NASA Science Payloads

Firefly's Blue Ghost 3 lander will deliver six NASA science payloads to the Gruithuisen Domes which provide invaluable data to the lunar science community by addressing topics like regolith behavior, interior composition, and more.

Science, Exploration, and Technology Goals

Lunar Surface Material
You can't judge a book by its cover, but you can definitely learn a good amount about the Moon by studying its surface material. The surface material at the Gruithuisen Domes is unique and fascinating — remotely sensed data indicates its regolith is rich in very uncommon (for the Moon) materials. If we're going to study this area more in the future (and we will), we need to understand the unique properties of Gruithuisen Domes regolith as compared to other lunar regolith. Regolith samples collected by SAMPLR will help us better understand the Moon's history and geologic processes. Lunar-VISE and Heimdall will teach us about the way regolith behaves when affected by plumes, which will inform future mission and instrument design.
Environmental and Atmospheric Effects on Measurements
We are constantly studying the Moon. Instruments like those on board Lunar Reconnaissance Orbiter (LRO) are capturing remotely-sensed data from the lunar surface around the clock. Science payloads we send to the surface of the Moon will also capture important data. So when there are atmospheric or environmental factors that might influence those measurements, it's extremely important to understand what those are and how they factor into our assessments. Neutrons measured at the lunar surface by NMLS and radio interference measured by ROLSES will help us calibrate our science takeaways from other instruments.
Unique Geological Formations
The Gruithuisen Domes are geologically fascinating. While they have a unique elemental composition, the Moon doesn't have the conditions required to create that same composition on Earth. What gives? Lunar-VISE will perform spectral imaging of composition and morphology to analyze regolith on the Domes, providing an enormous contribution to our data sets. This could help explain the formation of the Domes, as well as the entire Moon. Furthermore, the advanced imagery capabilities of Lunar-VISE and Heimdall will help us establish a thorough, detailed view of the local terrain that will provide useful data for autonomous vehicle navigation, influence instrument deployment locations, and identify potential geological hazards nearby.
Enhanced Payload Support
As we send our payloads into space that will assist us with incredible science and historical discoveries, we need to support them. On CP-21, SAMPLR will provide adaptability, maneuverability, and reach. It will raise and align Heimdall cameras to significantly improve visibility and field of view. It can even provide a supportive pat on the back.
Solar Array Performance
We've been using solar energy to power our lunar equipment since the Vanguard 1 satellite in 1958. Suffice to say, solar technology has come a long way since then. We plan on using solar power as the primary energy resource for future experiments, exploration, and human habitation, so we want to make sure we provide those missions with solar resources that are optimized for the unforgiving lunar surface environment. PILS contains an array of different solar panels that will allow us to compare and contrast engineering, fabrication, and maintenance techniques that will enable us to develop and deploy ideal solar solutions in the future.

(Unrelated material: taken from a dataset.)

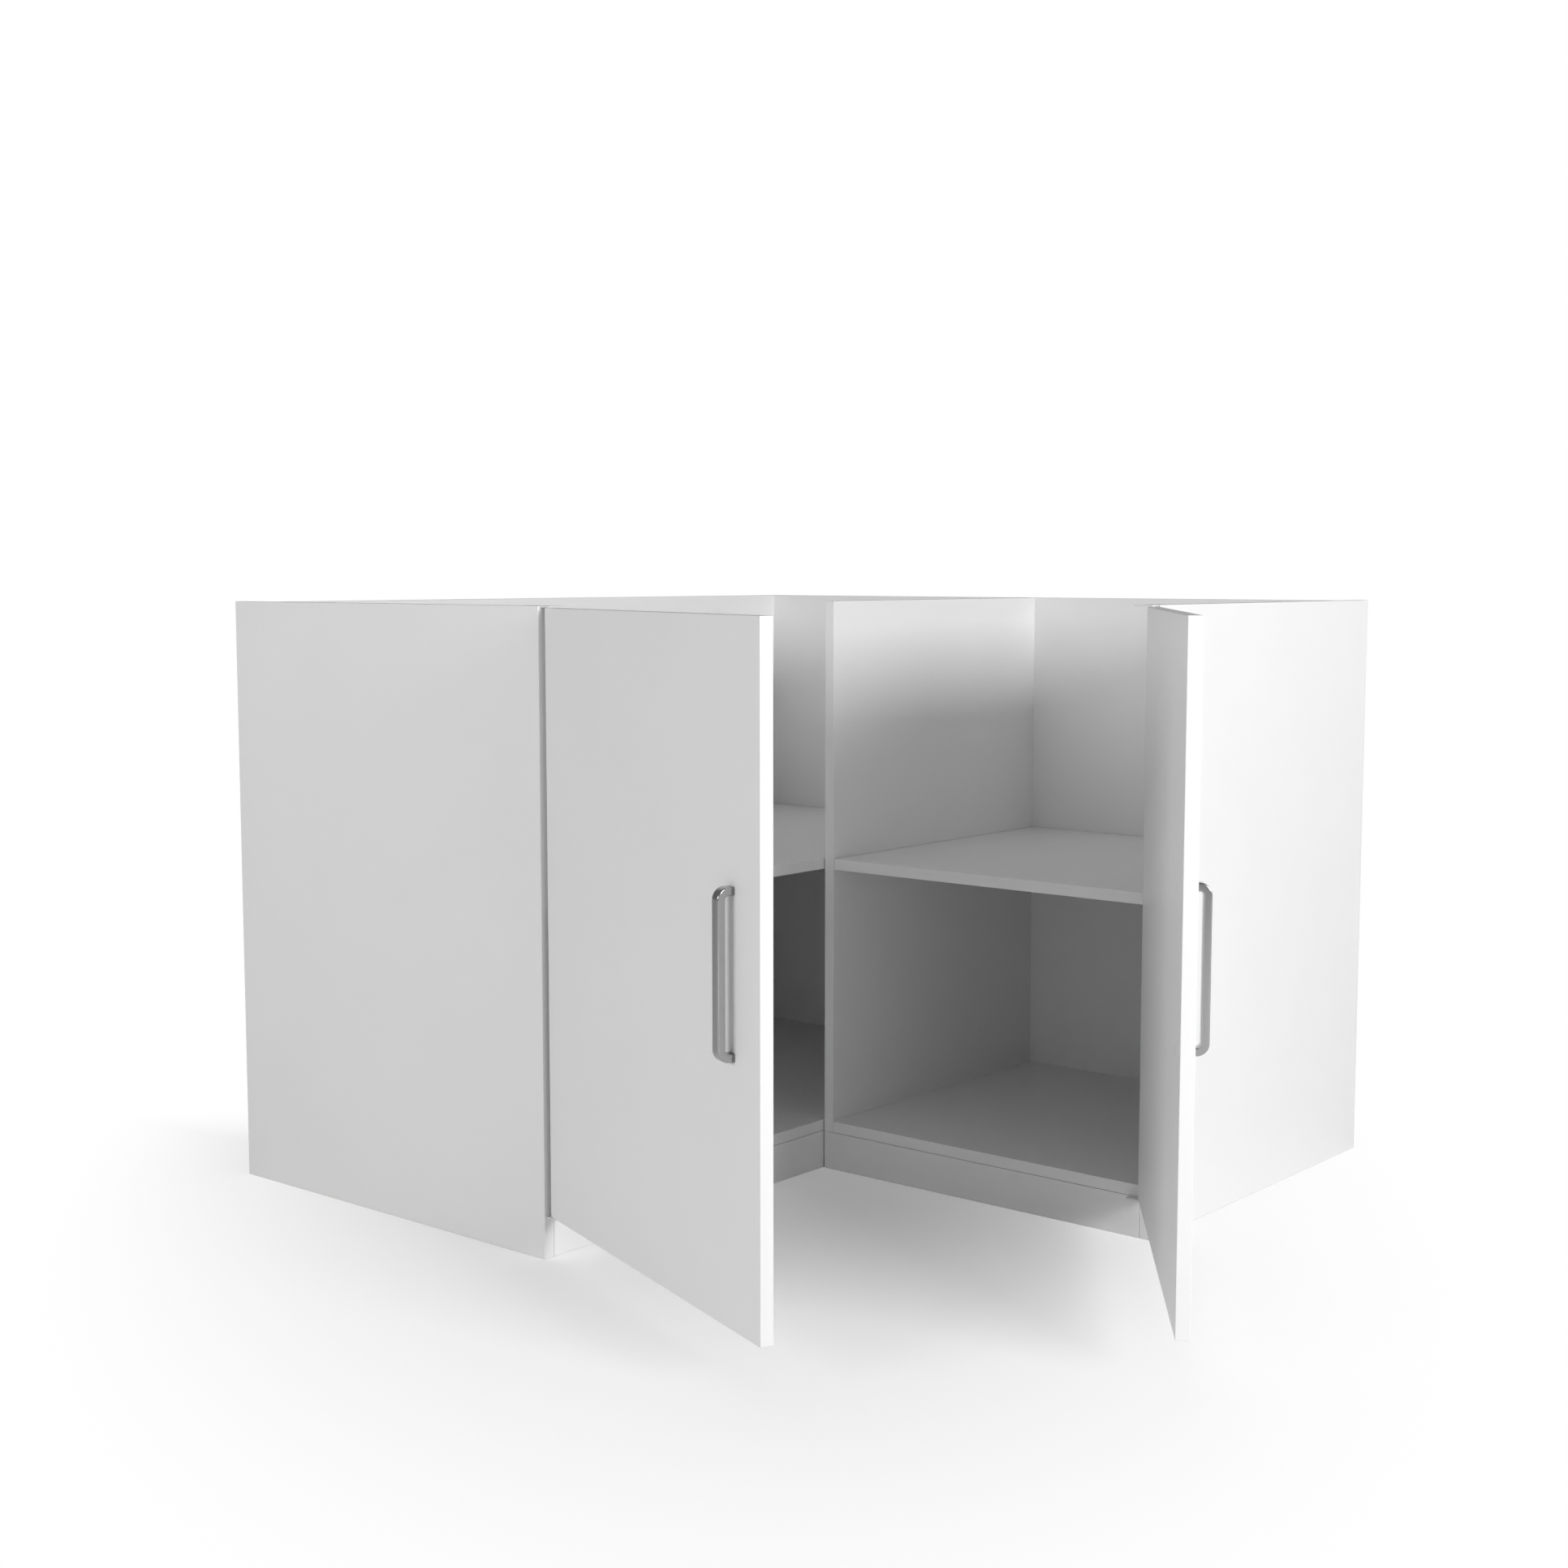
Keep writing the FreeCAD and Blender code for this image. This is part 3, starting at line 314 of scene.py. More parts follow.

Pictured is an image of the lunar surface. The surface is relatively flat apart from two large mounds and some small, scattered craters. One sits in the bottom right corner and the other is towards the top left. The top left mound has two prominent craters that are located on the middle-left side of the mound.

Lunar-VISE

Lunar Vulkan Imaging and Spectroscopy Explorer

PI: Kerri Donaldson-Hanna, University of Central Florida

Remote sensing data indicates that the Gruithuisen Domes were created by magma rich in silica, but here on Earth, that requires oceans of liquid water and plate tectonics — two things the Moon doesn’t have. To shed some light on this Moon mystery, we’re sending Lunar-VISE, a suite of science payloads that will be affixed to a rover and a lander.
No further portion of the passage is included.